One of the first signs of concern came in early 2008 when Sheikh Taqi Usmani, one of the industry’s leading clerics, condemned several prominent Islamic bond structures. Since then, other industry figures have condemned products, such as Islamic derivatives, as inherently incompatible with the principles of sharia – such as requirements for risk-sharing and asset-based transactions.
Even simple, well-established products, such as Islamic current accounts, have been criticised by stricter Islamic finance figures. In theory, depositors in Islamic banks share in the risk of the loans made by the bank using their money, and should make a return or loss according to the bank’s results.
In practice, depositors are often guaranteed a fixed return because of “profit buffers”, and most governments act as an additional backstop.

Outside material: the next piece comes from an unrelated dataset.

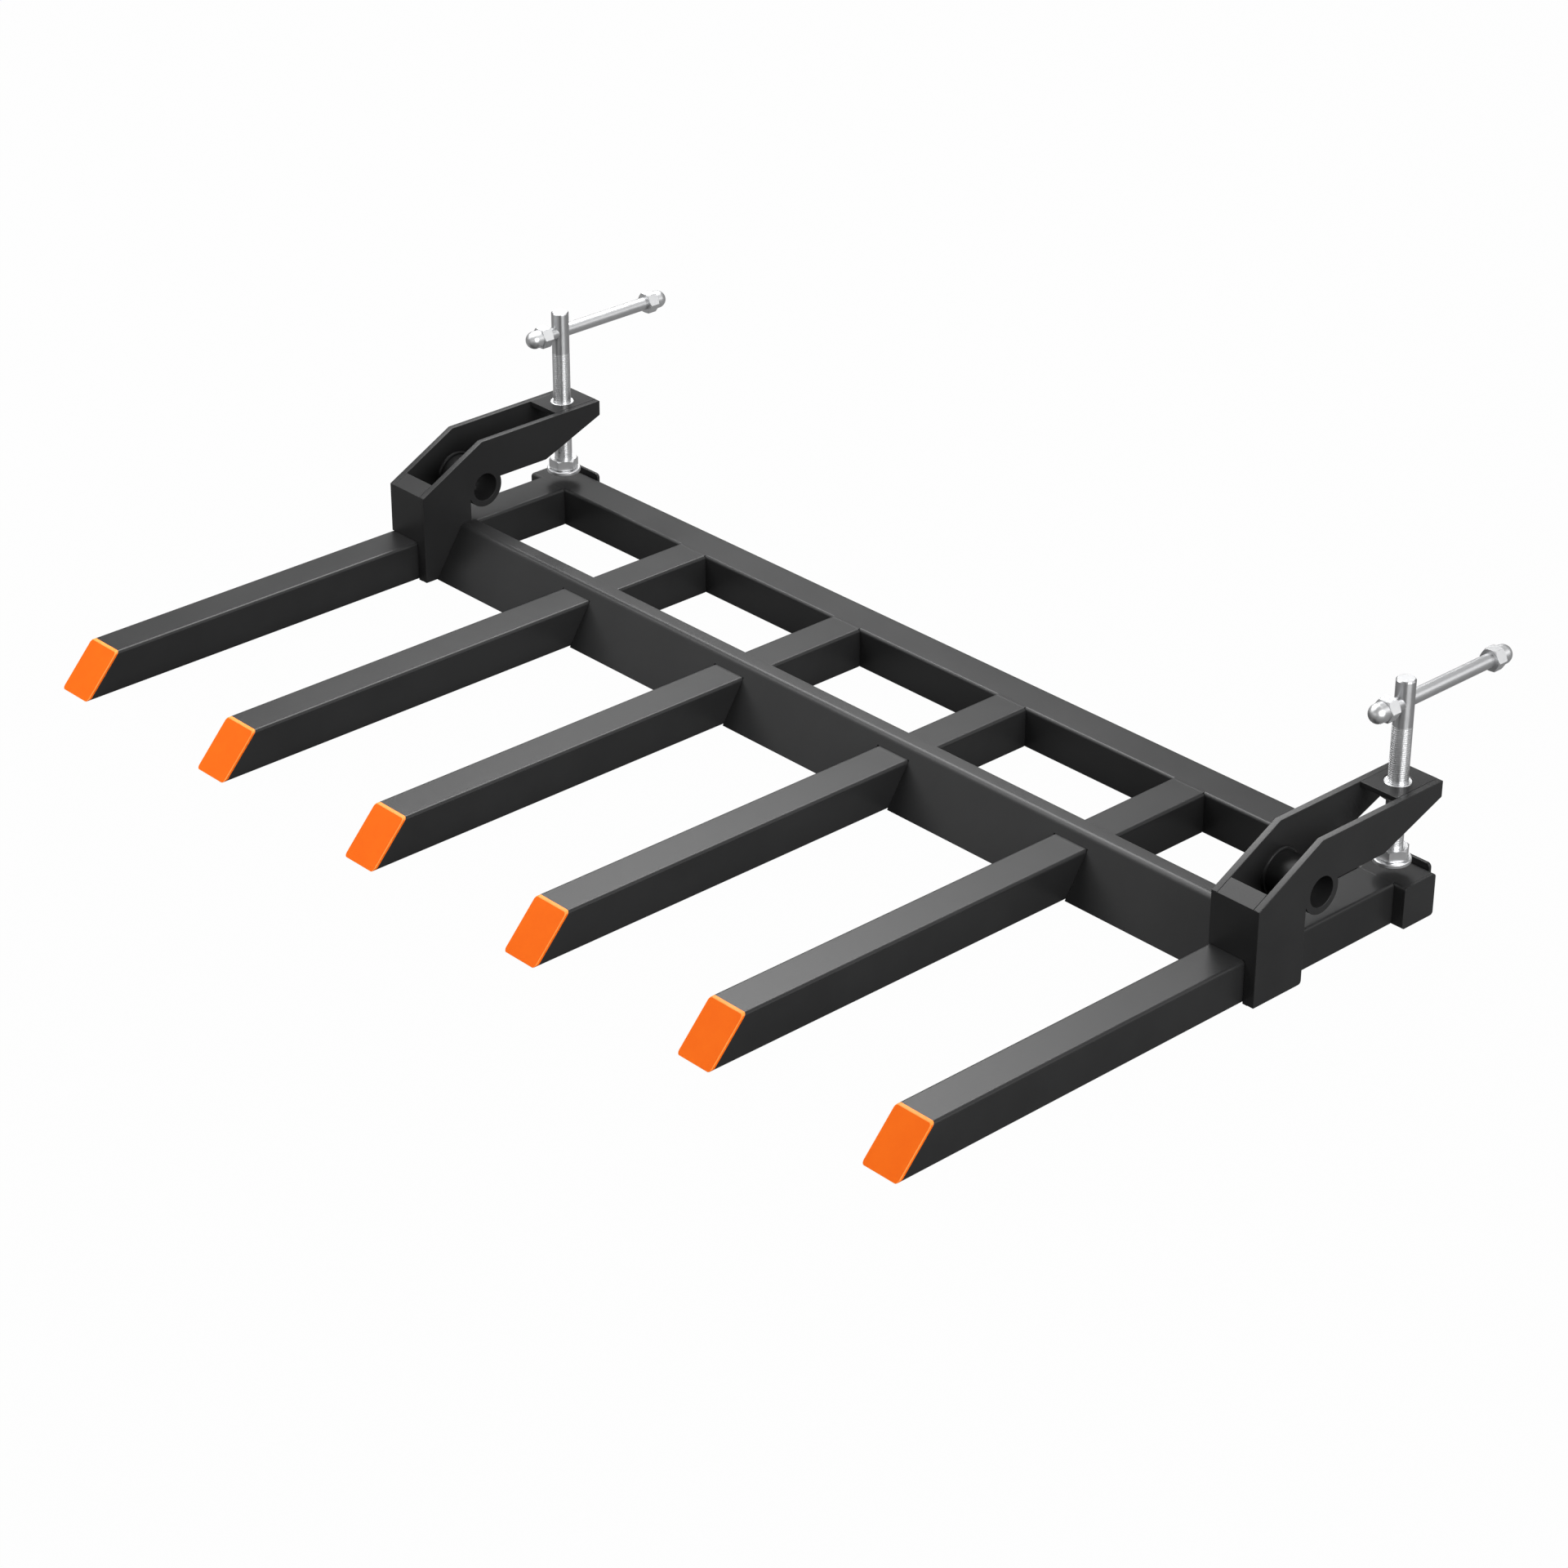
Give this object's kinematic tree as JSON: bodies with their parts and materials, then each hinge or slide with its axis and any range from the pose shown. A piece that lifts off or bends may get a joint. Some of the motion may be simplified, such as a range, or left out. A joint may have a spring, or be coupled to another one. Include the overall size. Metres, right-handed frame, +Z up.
{
  "type": "clamp-on debris fork",
  "caption": "Clamp-on debris fork for a loader bucket: a ladder of square tubes with long slant-cut tines, held by screw clamps with sliding bar handles at both ends.",
  "frame": {"origin": "middle of the rear rail's top face, where the bucket's lip lies", "axes": "+X along the rails to the right clamp, +Y to the rear, away from the tines, +Z up; the tines point to -Y"},
  "size_m": [1.43, 0.9068, 0.28],
  "materials": {
    "black_powder_coat": "semi-gloss",
    "orange_tip_paint": "satin",
    "bright_plated_steel": "bright plated"
  },
  "bodies": {
    "frame": {"rear_rail": "black_powder_coat", "rear_rail_cap_left": "black_powder_coat", "rear_rail_cap_right": "black_powder_coat", "front_rail": "black_powder_coat", "tine_tube_1": "black_powder_coat", "tine_tube_2": "black_powder_coat", "tine_tube_3": "black_powder_coat", "tine_tube_4": "black_powder_coat", "tine_tube_5": "black_powder_coat", "tine_tube_6": "black_powder_coat", "tine_tip_1": "orange_tip_paint", "tine_tip_2": "orange_tip_paint", "tine_tip_3": "orange_tip_paint", "tine_tip_4": "orange_tip_paint", "tine_tip_5": "orange_tip_paint", "tine_tip_6": "orange_tip_paint", "long_plate_left": "black_powder_coat", "short_plate_left": "black_powder_coat", "front_bar_left": "black_powder_coat", "cross_tube_left": "black_powder_coat", "top_plate_left": "black_powder_coat", "screw_nut_left": "bright_plated_steel", "rear_stop_left": "black_powder_coat", "long_plate_right": "black_powder_coat", "short_plate_right": "black_powder_coat", "front_bar_right": "black_powder_coat", "cross_tube_right": "black_powder_coat", "top_plate_right": "black_powder_coat", "screw_nut_right": "bright_plated_steel", "rear_stop_right": "black_powder_coat"},
    "left_pad": {"foot_pad_left": "bright_plated_steel"},
    "left_screw": {"clamp_screw_left": "bright_plated_steel", "foot_nut_left": "bright_plated_steel"},
    "left_handle": {"handle_bar_left": "bright_plated_steel", "front_dome_nut_left": "bright_plated_steel", "rear_dome_nut_left": "bright_plated_steel"},
    "right_pad": {"foot_pad_right": "bright_plated_steel"},
    "right_screw": {"clamp_screw_right": "bright_plated_steel", "foot_nut_right": "bright_plated_steel"},
    "right_handle": {"handle_bar_right": "bright_plated_steel", "front_dome_nut_right": "bright_plated_steel", "rear_dome_nut_right": "bright_plated_steel"}
  },
  "joints": [
    {"name": "left_screw_feed", "type": "slide", "parent": "frame", "child": "left_pad", "axis": [0, 0, 1], "range_m": [-0.0157, 0.0597]},
    {"name": "left_screw_turn", "type": "hinge", "parent": "left_pad", "child": "left_screw", "pos_m": [-0.6675, -0.0105, 0], "axis": [0, 0, 1], "range_deg": [-2258, 8590]},
    {"name": "left_handle_slide", "type": "slide", "parent": "left_screw", "child": "left_handle", "axis": [0, 1, 0], "range_m": [-0.1257, 0.0087]},
    {"name": "right_screw_feed", "type": "slide", "parent": "frame", "child": "right_pad", "axis": [0, 0, 1], "range_m": [-0.0157, 0.0597]},
    {"name": "right_screw_turn", "type": "hinge", "parent": "right_pad", "child": "right_screw", "pos_m": [0.6825, -0.0105, 0], "axis": [0, 0, 1], "range_deg": [-2258, 8590]},
    {"name": "right_handle_slide", "type": "slide", "parent": "right_screw", "child": "right_handle", "axis": [0, 1, 0], "range_m": [-0.1257, 0.0087]}
  ],
  "couplings": [
    {"joint": "left_screw_feed", "follows": "left_screw_turn", "m_per_rad": 0.00039789},
    {"joint": "right_screw_feed", "follows": "right_screw_turn", "m_per_rad": 0.00039789}
  ]
}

During the crisis many Islamic banks lost money, but not one depositor has lost anything – anathema to some experts.
“I disagree with industry participants who try to Islamically re-engineer and simulate everything in western and conventional finance,” says Jawad Ali, Middle East managing partner and deputy global head of Islamic finance at King & Spalding, the law firm.
“If we just continue to mimic conventional products, the Islamic finance industry will probably fail in the long term as this is simply not a viable industry,” he argues. “This is the time to ask whether the Islamic finance industry is a sham, or whether we should change, and perhaps cater to fewer people but offer a genuine alternative financial industry.”
Outside critics are sometimes even sharper. In a recent book, Ali Allawi, an academic and former minister of defence in Iraq, lambasted the “artful delusion” of Islamic banking.
Yet many Islamic banking executives, lawyers and scholars are more sanguine, pointing out that disagreements are a natural by-product of the multitude of different religious opinions and schools of thought in the Muslim world.
Afaq Khan, head of Saadiq, Standard Chartered’s Islamic arm, says he has been working in the Islamic finance industry for almost two decades and points out that “soul-searching is nothing new”.
Mr Khan adds: “There have always been people who say we are too conservative or too lenient, but that is a permanent fixture of the industry. We have to live in the real world and that forces some compromises. We don’t live in a truly Islamic economy, and regulators will only allow us some leeway.”
He says the industry’s products and services closely resemble their conventional counterparts largely because Islamic banks are staffed by executives with conventional finance backgrounds. “As the industry matures it will increasingly have its own identity.”
Indeed, the internal debate appears to have done little to stifle the industry’s growth. While banks have shied away from the Islamic bond structures criticised by Mr Usmani, Muslim customers have paid little heed to the debate on how truly sharia-compliant the industry is.
“The industry’s growth rate will probably not be affected by the debate,” Mr Irfan says. “We’ve reached a stage where there is so much demand-led momentum behind Islamic finance it could really explode, though this new phase of growth will be a function of the acceptance of standardisation initiatives.”
Most insiders concede that Islamic finance is likely to evolve significantly over the next decade, incorporating both the concerns of critics and pragmatic compromises.
It remains to be seen whether the result will be a messy compromise that could eventually endanger the credibility of Islamic finance with Muslims, or a hard-nosed outcome that sets the stage for another growth spurt.
“A lot of good work has been done, but a lot of work is still left,” Mr Khan concedes.